Like thousands of us, Larry Stucker and his buddy Dave Johnson had numerous surf travel plans, and, like thousands of us, they wanted to spice up their presentation with water shots. So six years ago, they went shopping for a good, inexpensive consumer-end video camera housing. But such an animal didn’t seem to exist. What they did find was expensive, professional-grade gear that cost up to $2,000. And because the market was driven by scuba diving, the housings were excessively heavy. Weight and cost left Stucker and Johnson’s footage high and dry. Hey, let’s be serious, they weren’t gunning for Dan Merkel’s Emmy, nor were they trying to re-create “Free Ride”. They just wanted to throw their Sony DVcam into a housing so their buddies could drool on the couch at the next video party.

While some folks see dead ends, others see opportunity. For Stucker and Johnson, the latter shone through. These two entrepreneurs went carpe diem on us. (I know, I know, I just made “carpe diem” a verb–deal with it.) They went into business developing, producing, marketing and selling a line of consumer-end video housings called EPIC. They’re built light, inexpensive ($250) and designed with surfers and surf videos in mind. Business is booming.

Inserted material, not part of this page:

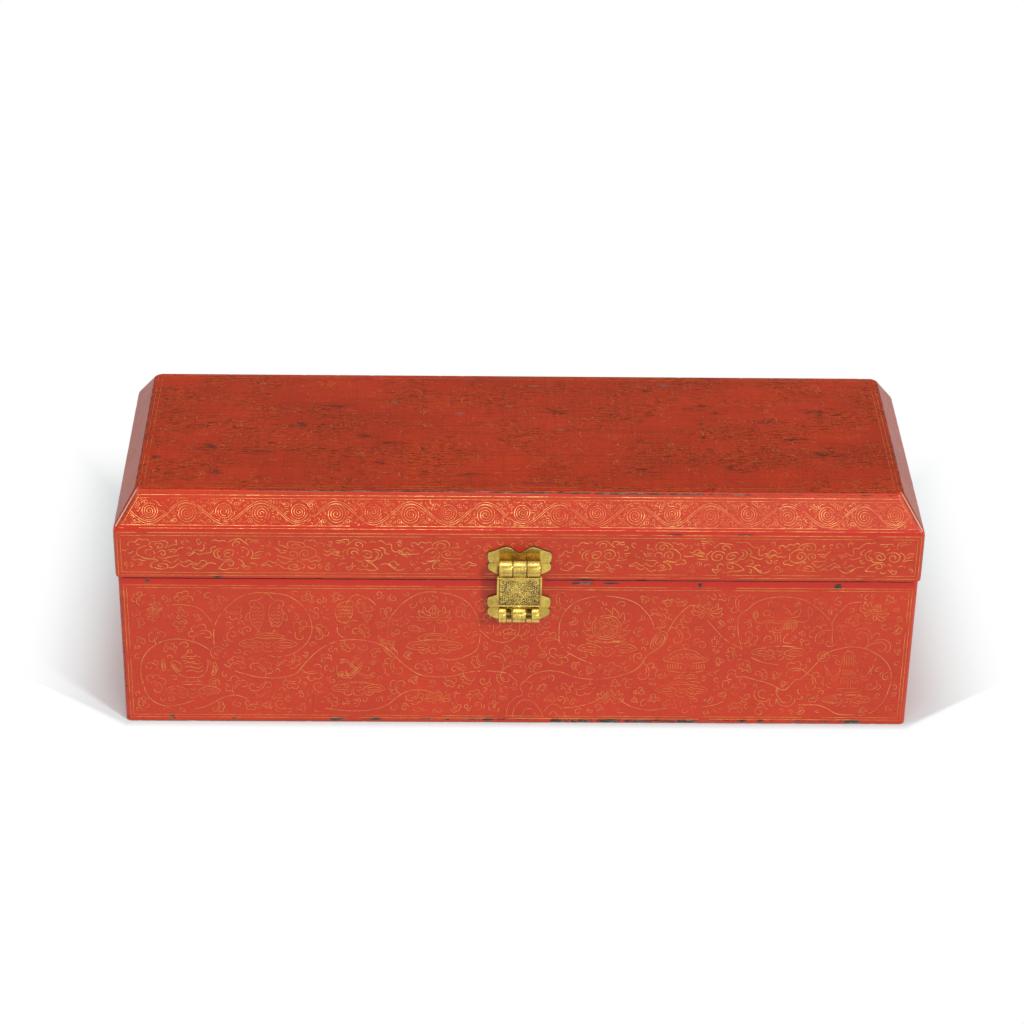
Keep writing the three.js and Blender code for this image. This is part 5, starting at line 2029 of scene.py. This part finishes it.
PANEL_BACK = 0.2  # from the pin's axis towards the box
ARM_FRONT, ARM_NEAR, ARM_FAR = 1.1, 3.4, 5.8
panel_points, panel_faces, panel_dark = hasp_panel()
panel_face = Face((0, hasp_y + PANEL_BACK, hasp_z), (1, 0, 0), (0, 0, 1))
drop = lock_z - hasp_z
hasp_parts = [(panel_face.lay(panel_points), panel_faces, panel_dark),
              moved(hasp_barrel(HASP_BORE), (0, hasp_y, hasp_z)),
              moved(hasp_barrel(LOCK_BORE), (0, hasp_y, lock_z))]
for low, high in [(-ARM_FAR, -ARM_NEAR), (drop + ARM_NEAR, drop + ARM_FAR)]:
    hasp_parts.append(block_solid((-HASP_KNUCKLE / 2, hasp_y - ARM_FRONT, hasp_z + low),
                                  (HASP_KNUCKLE / 2, hasp_y + PANEL_BACK, hasp_z + high)))
brass_piece("hasp", "hasp", hasp_parts)

# %% [markdown]
# The pins are the exact model's own. They need only a finish: a browner brass, because nobody rubs
# them.

# %% Pins
pins = [name for name in nodes if name.endswith("_pin") or "clinch" in name]
for name in pins:
    nodes[name].material_slots[0].material = pin_brass
print("pins:", len(pins))

# %% [markdown]
# ## Floor, lamps and background
# The box stands on a pale sheet. Near it the sheet is a real surface that takes its shadow, and
# further out it fades to plain white, so that no horizon shows. A large key lamp stands far off to
# the front right, low enough to throw the hasp's shadow to the left, and weaker lamps fill in.

# %% Floor
FLOOR_HALF, FLOOR_Z = 12.0, -0.0001


def seen_as_backdrop(r):
    """1 for rays from the camera and for those that metal, gloss or glass show."""
    path = r.node("ShaderNodeLightPath", output="Is Camera Ray")
    return path.larger(path.of("Is Glossy Ray")).larger(path.of("Is Transmission Ray"))


floor_mesh = bpy.data.meshes.new("floor")
floor_mesh.from_pydata([(x * FLOOR_HALF, y * FLOOR_HALF, FLOOR_Z)
                        for x, y in [(-1, -1), (1, -1), (1, 1), (-1, 1)]], [], [(0, 1, 2, 3)])
floor = bpy.data.objects.new("floor", floor_mesh)
bpy.context.scene.collection.objects.link(floor)
floor_finish, r, place = new_finish("pale_sheet")
spot = r.node("ShaderNodeSeparateXYZ", None, {"Vector": place})
x, y = spot.of("X"), spot.of("Y")
past_end = (x.larger(0.0 - x) - case_half[0]).larger(0.0)
beside = r.step(past_end, 0.0, 62.0)
before = r.step(past_end * 0.8 - y, case_half[1] + 0.5, case_half[1] + 6.0)
behind = r.step(y, case_half[1] + 40.0, case_half[1] + 150.0)
away = beside.larger(before).larger(behind)
paper = r.node("ShaderNodeBsdfDiffuse", None, {"Color": (0.82, 0.91, 0.92, 1)})
white = r.node("ShaderNodeEmission", None, {"Color": (1, 1, 1, 1), "Strength": 1.0})
sheet = r.node("ShaderNodeMixShader", None, {0: away * seen_as_backdrop(r), 1: paper, 2: white})
r.node("ShaderNodeOutputMaterial", None, {"Surface": sheet})
floor_mesh.materials.append(floor_finish)
print("the sheet is", 2 * FLOOR_HALF, "m wide")

# %% [markdown]
# The world is plain white to the camera and in reflections, and a weak even light to everything
# else. A bright world would do both at once, but it would wash the red out.

# %% World
world = bpy.data.worlds.new("studio")
bpy.context.scene.world = world
world.use_nodes = True
r = Recipe(world.node_tree)
AMBIENT = 0.3
ambient = r.node("ShaderNodeBackground", None, {"Color": (1, 1, 1, 1), "Strength": AMBIENT})
plain = r.node("ShaderNodeBackground", None, {"Color": (1, 1, 1, 1), "Strength": 1.0})
backdrop = r.node("ShaderNodeMixShader", None, {0: seen_as_backdrop(r), 1: ambient, 2: plain})
r.node("ShaderNodeOutputWorld", None, {"Surface": backdrop})
print("ambient light:", AMBIENT)


# %% [markdown]
# Each lamp is a round soft box that looks at the middle of the box. The small ones in front put
# the glints on the brass.

# %% Lamps
AIM = Vector((0, 0, 0.07))


def lamp(name, spot, size, power):
    data = bpy.data.lights.new(name, "AREA")
    data.shape = "DISK"
    data.size, data.energy = size, power
    made = bpy.data.objects.new(name, data)
    made.location = spot
    made.rotation_euler = (AIM - Vector(spot)).to_track_quat("-Z", "Y").to_euler()
    bpy.context.scene.collection.objects.link(made)
    print("lamp", name, power, "W")


lamp("key", (6.0, -6.6, 4.9), 1.2, 515)
lamp("front", (0.45, -3.4, 0.95), 0.3, 3.5)
lamp("glow", (0.6, -2.65, 1.95), 0.5, 2.2)
lamp("fill", (-2.8, -0.9, 2.0), 2.0, 32)
lamp("above", (0.0, -0.6, 2.2), 0.6, 9)
bpy.context.scene.view_settings.view_transform = "Standard"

“Probably the biggest difference between our housings and the others is weight,” explained Stucker. “At roughly eight pounds, ours is significantly lighter than any dive housing.” Now weight, or lack thereof, is a big deal. But there is more to the EPIC housing than mobility. While most housings use a rubber O-ring to seal out water, EPIC uses a boot, or rubberized end cap, which is basically equivalent to four O-rings. “One grain of sand in a single O-ring can jeopardize the integrity of the seal,” said Stucker. “Our ‘end cap’ maintains a magnificent water-tight seal.”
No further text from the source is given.